Copy each line exactly.

◆ ◆ ◆ ◆ ◆ ◆ ◆

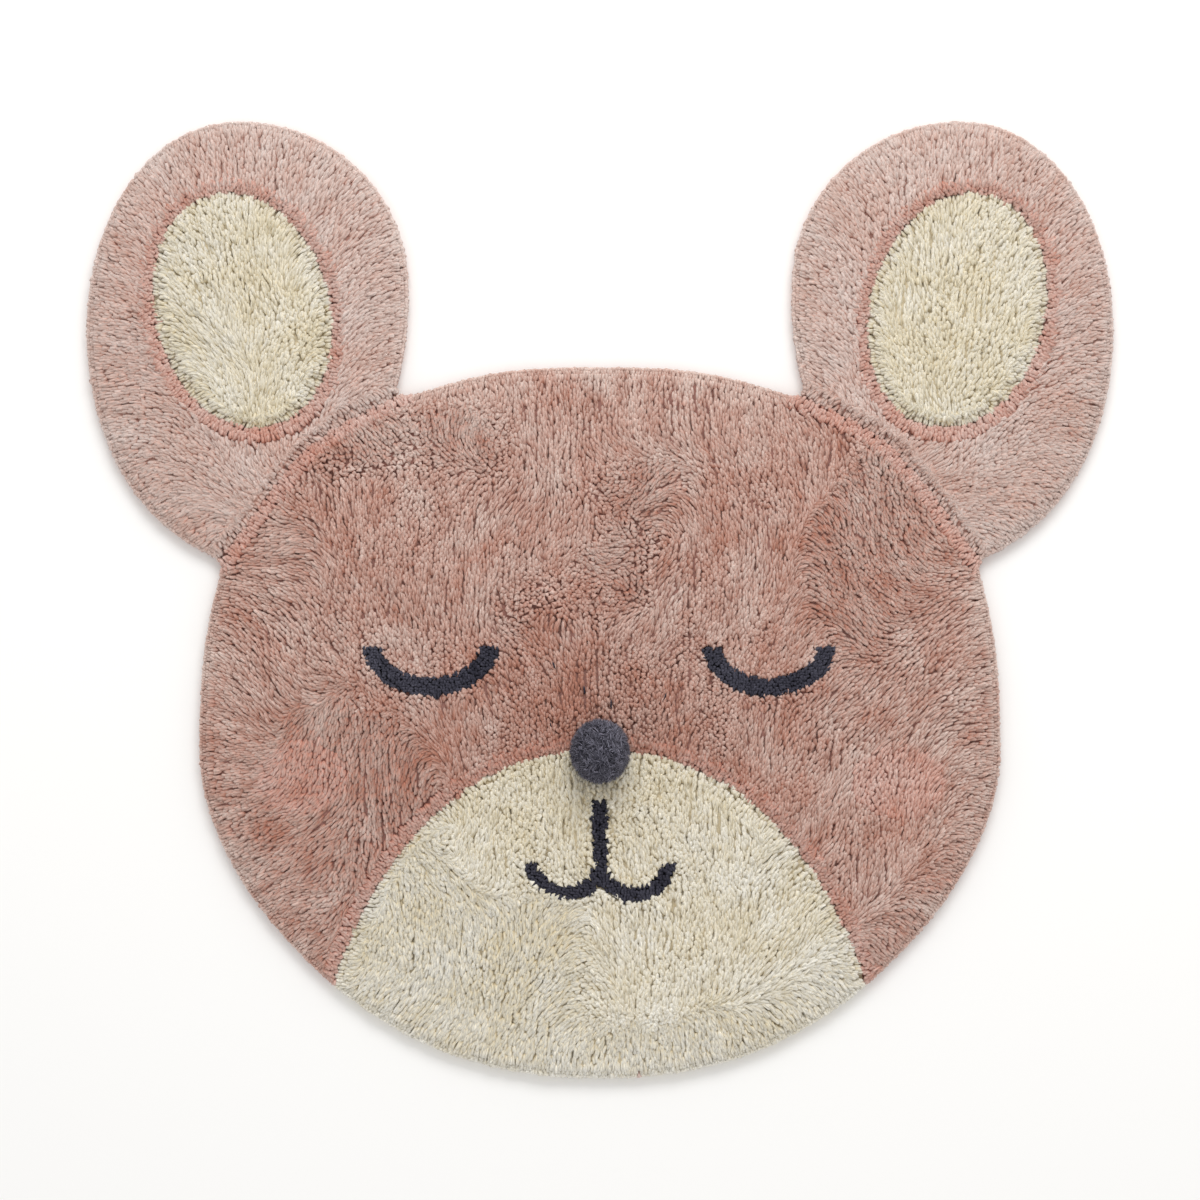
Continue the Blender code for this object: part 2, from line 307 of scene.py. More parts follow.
def pile_heights(places):
    """How high the sheared pile stands at each place."""
    wave = [noise.noise((x / UNEVEN_LENGTH, y / UNEVEN_LENGTH, 0)) for x, y in places]
    carved = np.clip(1 - nearest(places, borders) / CARVE_HALF_WIDTH, 0, 1) * CARVE_DEPTH
    to_nose = np.linalg.norm(places - nose_middle, axis=1)
    pressed = np.clip(1 - (to_nose - SEAT_RADIUS) / SEAT_SLOPE, 0, 1) * SEAT_DEPTH
    return PILE_TOP + np.array(wave) * UNEVEN_HEIGHT - np.maximum(carved, pressed)


# %% [markdown]
# ## Where the tufts stand
# The gun runs up and down, so its stitches stand in upright columns 5.4 mm apart, and a hand never guides
# it quite straight. Each stitch is a loop, and cutting it leaves two ends of yarn side by side: those are
# our tufts. Round the edge and along every border the maker first sets rows that follow the line, which
# keeps it clean. The two outer rows of the edge stand low and nearly upright and hide the canvas. The
# eyes and the mouth are a finer yarn, and a few loose snips of it lie on the rose above the nose.

# %% Rows along a line, and columns over the rug
HAND_WANDER, HAND_LENGTH = 9 * MM, 85 * MM
# The columns reach a little beyond the rug on every side.
GRID_REACH_X, GRID_REACH_Y = 560 * MM, 530 * MM


def walk(chain, pitch, offset, start):
    """Places one pitch apart along the chain, moved to its right by the offset."""
    moved = chain + right_normals(chain) * offset
    lengths = np.concatenate([[0], np.linalg.norm(np.diff(moved, axis=0), axis=1).cumsum()])
    stops = np.arange(start * pitch, lengths[-1] - pitch / 2, pitch)
    return np.stack([np.interp(stops, lengths, moved[:, axis]) for axis in (0, 1)], axis=1)


def grid(pitch_x, pitch_y, wander, ends):
    """Columns and rows over the whole rug, bent by a slow wave as the hand wanders."""
    across = np.arange(-GRID_REACH_X, GRID_REACH_X, pitch_x)
    along = np.arange(-GRID_REACH_Y, GRID_REACH_Y, pitch_y)
    x, y = np.meshgrid(across, along)
    stitches = np.stack([x.ravel(), y.ravel()], axis=1)
    stitches += waves(stitches, HAND_LENGTH, layer=3.0)[:, :2] * HAND_WANDER
    places = (stitches[:, None] + ends).reshape(-1, 2)
    places += chance.normal(0, wander, places.shape)
    return places[inside(places, outline)]


# %% Tips of the rows round the edge. The table is in millimetres
RimRow = namedtuple("RimRow", "inset height lean")
RIM_ROWS = (
    RimRow(1.7, 10.6, 3.4),
    RimRow(0.8, 13.0, 4.4),
    RimRow(3.3, 14.6, 10.5),
    RimRow(6.9, 16.2, 10.5),
)
RIM_PITCH, RIM_WANDER, RIM_UNEVEN = 2.9 * MM, 0.25 * MM, 0.8 * MM

# Every second row starts half a pitch on, as bricks do.
rim_tips = [
    walk(outline, RIM_PITCH, -row.inset * MM, number % 2 / 2) for number, row in enumerate(RIM_ROWS)
]
tufts_a_row = [len(row_tips) for row_tips in rim_tips]
rim_heights = np.repeat([row.height for row in RIM_ROWS], tufts_a_row) * MM
rim_leans = np.repeat([row.lean for row in RIM_ROWS], tufts_a_row) * MM
rim_tips = np.concatenate(rim_tips)
rim_tips += chance.normal(0, RIM_WANDER, rim_tips.shape)
rim_heights += chance.normal(0, RIM_UNEVEN, len(rim_heights))
print("tufts in each row round the edge:", tufts_a_row)

# %% Tips of the rows along the borders
ROW_PITCH, TUFT_WANDER = 3.4 * MM, 0.45 * MM
CORAL_OFFSETS = (0.6 * MM, 3.7 * MM, 6.8 * MM, 9.9 * MM)
PLAIN_OFFSET = -1.2 * MM
# Whether the coral rows lie to the right of each border's way: both ears', the muzzle's, both inner ears'.
CORAL_TO_THE_RIGHT = (False, False, True, True, True)
FIELD_INSET = 9.6 * MM

border_tips = []
for chain, coral_to_the_right in zip(borders, CORAL_TO_THE_RIGHT):
    side = 1 if coral_to_the_right else -1
    for number, offset in enumerate((PLAIN_OFFSET, *CORAL_OFFSETS)):
        border_tips.append(walk(chain, ROW_PITCH, offset * side, number % 2 / 2))
border_tips = np.concatenate(border_tips)
border_tips += chance.normal(0, TUFT_WANDER, border_tips.shape)
border_tips = border_tips[inside(border_tips, outline)]
border_tips = border_tips[distance(border_tips, outline) > FIELD_INSET]
print("tufts along the borders:", len(border_tips))

# %% Tips of the field, the drawn lines and the loose snips
COLUMN_PITCH, STITCH_PITCH = 5.4 * MM, 5.0 * MM
CUT_ENDS = np.array([(-1.0, -1.2), (1.0, 1.3)]) * MM
FURROW = 0.9 * MM
LINE_PITCH, LINE_WANDER = 2.7 * MM, 0.4 * MM
# Each loose snip lies this way from the middle of the nose, and this many millimetres from it.
Snip = namedtuple("Snip", "degrees reach")
SNIPS = (Snip(78, 53), Snip(104, 67), Snip(149, 58), Snip(118, 101), Snip(41, 88))

field_tips = grid(COLUMN_PITCH, STITCH_PITCH, TUFT_WANDER, CUT_ENDS)
field_tips = field_tips[distance(field_tips, outline) > FIELD_INSET]
field_tips = field_tips[nearest(field_tips, borders) > ROW_PITCH / 2 - PLAIN_OFFSET]
field_tips = field_tips[coral_depth(field_tips) > CORAL_WIDTH + FURROW]

line_tips = grid(LINE_PITCH, LINE_PITCH, LINE_WANDER, np.zeros((1, 2)))
line_tips = line_tips[inside_any(line_tips, drawn_lines)]
snip_tips = [nose_middle + heading(snip.degrees) * snip.reach * MM for snip in SNIPS]
line_tips = np.concatenate([line_tips, snip_tips])
full_tips = np.concatenate([field_tips, border_tips])
full_tips = full_tips[~inside_any(full_tips, drawn_lines)]
print("tufts at the rim:", len(rim_tips), "in the field:", len(full_tips), "in the lines:", len(line_tips))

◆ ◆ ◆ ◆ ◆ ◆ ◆

FINISHED ANSWER:
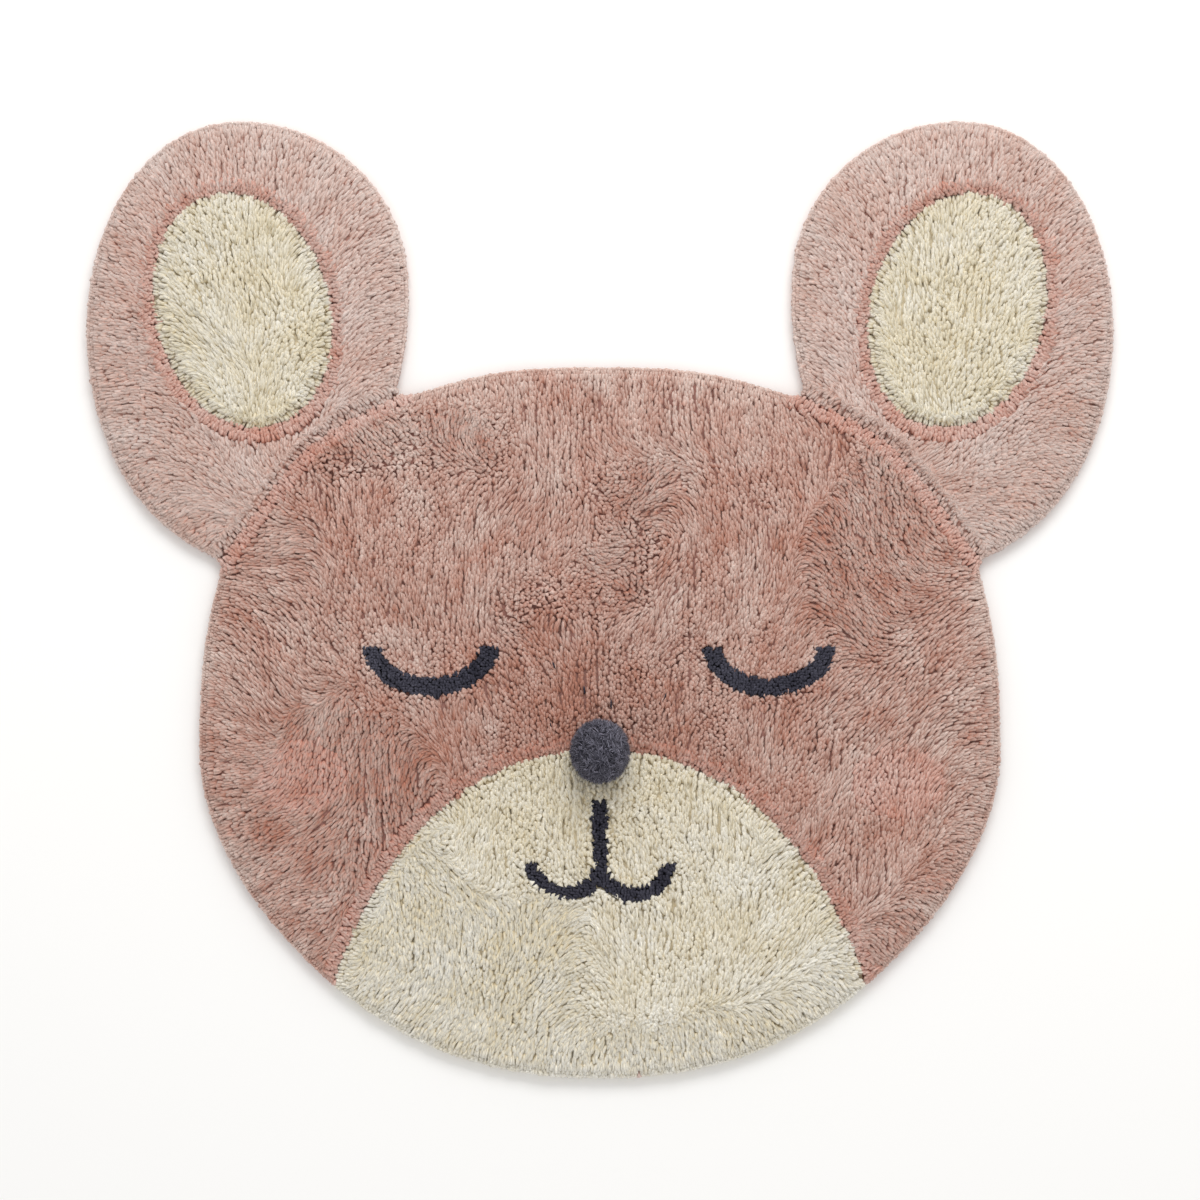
Continue the Blender code for this object: part 2, from line 307 of scene.py. More parts follow.
def pile_heights(places):
    """How high the sheared pile stands at each place."""
    wave = [noise.noise((x / UNEVEN_LENGTH, y / UNEVEN_LENGTH, 0)) for x, y in places]
    carved = np.clip(1 - nearest(places, borders) / CARVE_HALF_WIDTH, 0, 1) * CARVE_DEPTH
    to_nose = np.linalg.norm(places - nose_middle, axis=1)
    pressed = np.clip(1 - (to_nose - SEAT_RADIUS) / SEAT_SLOPE, 0, 1) * SEAT_DEPTH
    return PILE_TOP + np.array(wave) * UNEVEN_HEIGHT - np.maximum(carved, pressed)


# %% [markdown]
# ## Where the tufts stand
# The gun runs up and down, so its stitches stand in upright columns 5.4 mm apart, and a hand never guides
# it quite straight. Each stitch is a loop, and cutting it leaves two ends of yarn side by side: those are
# our tufts. Round the edge and along every border the maker first sets rows that follow the line, which
# keeps it clean. The two outer rows of the edge stand low and nearly upright and hide the canvas. The
# eyes and the mouth are a finer yarn, and a few loose snips of it lie on the rose above the nose.

# %% Rows along a line, and columns over the rug
HAND_WANDER, HAND_LENGTH = 9 * MM, 85 * MM
# The columns reach a little beyond the rug on every side.
GRID_REACH_X, GRID_REACH_Y = 560 * MM, 530 * MM


def walk(chain, pitch, offset, start):
    """Places one pitch apart along the chain, moved to its right by the offset."""
    moved = chain + right_normals(chain) * offset
    lengths = np.concatenate([[0], np.linalg.norm(np.diff(moved, axis=0), axis=1).cumsum()])
    stops = np.arange(start * pitch, lengths[-1] - pitch / 2, pitch)
    return np.stack([np.interp(stops, lengths, moved[:, axis]) for axis in (0, 1)], axis=1)


def grid(pitch_x, pitch_y, wander, ends):
    """Columns and rows over the whole rug, bent by a slow wave as the hand wanders."""
    across = np.arange(-GRID_REACH_X, GRID_REACH_X, pitch_x)
    along = np.arange(-GRID_REACH_Y, GRID_REACH_Y, pitch_y)
    x, y = np.meshgrid(across, along)
    stitches = np.stack([x.ravel(), y.ravel()], axis=1)
    stitches += waves(stitches, HAND_LENGTH, layer=3.0)[:, :2] * HAND_WANDER
    places = (stitches[:, None] + ends).reshape(-1, 2)
    places += chance.normal(0, wander, places.shape)
    return places[inside(places, outline)]


# %% Tips of the rows round the edge. The table is in millimetres
RimRow = namedtuple("RimRow", "inset height lean")
RIM_ROWS = (
    RimRow(1.7, 10.6, 3.4),
    RimRow(0.8, 13.0, 4.4),
    RimRow(3.3, 14.6, 10.5),
    RimRow(6.9, 16.2, 10.5),
)
RIM_PITCH, RIM_WANDER, RIM_UNEVEN = 2.9 * MM, 0.25 * MM, 0.8 * MM

# Every second row starts half a pitch on, as bricks do.
rim_tips = [
    walk(outline, RIM_PITCH, -row.inset * MM, number % 2 / 2) for number, row in enumerate(RIM_ROWS)
]
tufts_a_row = [len(row_tips) for row_tips in rim_tips]
rim_heights = np.repeat([row.height for row in RIM_ROWS], tufts_a_row) * MM
rim_leans = np.repeat([row.lean for row in RIM_ROWS], tufts_a_row) * MM
rim_tips = np.concatenate(rim_tips)
rim_tips += chance.normal(0, RIM_WANDER, rim_tips.shape)
rim_heights += chance.normal(0, RIM_UNEVEN, len(rim_heights))
print("tufts in each row round the edge:", tufts_a_row)

# %% Tips of the rows along the borders
ROW_PITCH, TUFT_WANDER = 3.4 * MM, 0.45 * MM
CORAL_OFFSETS = (0.6 * MM, 3.7 * MM, 6.8 * MM, 9.9 * MM)
PLAIN_OFFSET = -1.2 * MM
# Whether the coral rows lie to the right of each border's way: both ears', the muzzle's, both inner ears'.
CORAL_TO_THE_RIGHT = (False, False, True, True, True)
FIELD_INSET = 9.6 * MM

border_tips = []
for chain, coral_to_the_right in zip(borders, CORAL_TO_THE_RIGHT):
    side = 1 if coral_to_the_right else -1
    for number, offset in enumerate((PLAIN_OFFSET, *CORAL_OFFSETS)):
        border_tips.append(walk(chain, ROW_PITCH, offset * side, number % 2 / 2))
border_tips = np.concatenate(border_tips)
border_tips += chance.normal(0, TUFT_WANDER, border_tips.shape)
border_tips = border_tips[inside(border_tips, outline)]
border_tips = border_tips[distance(border_tips, outline) > FIELD_INSET]
print("tufts along the borders:", len(border_tips))

# %% Tips of the field, the drawn lines and the loose snips
COLUMN_PITCH, STITCH_PITCH = 5.4 * MM, 5.0 * MM
CUT_ENDS = np.array([(-1.0, -1.2), (1.0, 1.3)]) * MM
FURROW = 0.9 * MM
LINE_PITCH, LINE_WANDER = 2.7 * MM, 0.4 * MM
# Each loose snip lies this way from the middle of the nose, and this many millimetres from it.
Snip = namedtuple("Snip", "degrees reach")
SNIPS = (Snip(78, 53), Snip(104, 67), Snip(149, 58), Snip(118, 101), Snip(41, 88))

field_tips = grid(COLUMN_PITCH, STITCH_PITCH, TUFT_WANDER, CUT_ENDS)
field_tips = field_tips[distance(field_tips, outline) > FIELD_INSET]
field_tips = field_tips[nearest(field_tips, borders) > ROW_PITCH / 2 - PLAIN_OFFSET]
field_tips = field_tips[coral_depth(field_tips) > CORAL_WIDTH + FURROW]

line_tips = grid(LINE_PITCH, LINE_PITCH, LINE_WANDER, np.zeros((1, 2)))
line_tips = line_tips[inside_any(line_tips, drawn_lines)]
snip_tips = [nose_middle + heading(snip.degrees) * snip.reach * MM for snip in SNIPS]
line_tips = np.concatenate([line_tips, snip_tips])
full_tips = np.concatenate([field_tips, border_tips])
full_tips = full_tips[~inside_any(full_tips, drawn_lines)]
print("tufts at the rim:", len(rim_tips), "in the field:", len(full_tips), "in the lines:", len(line_tips))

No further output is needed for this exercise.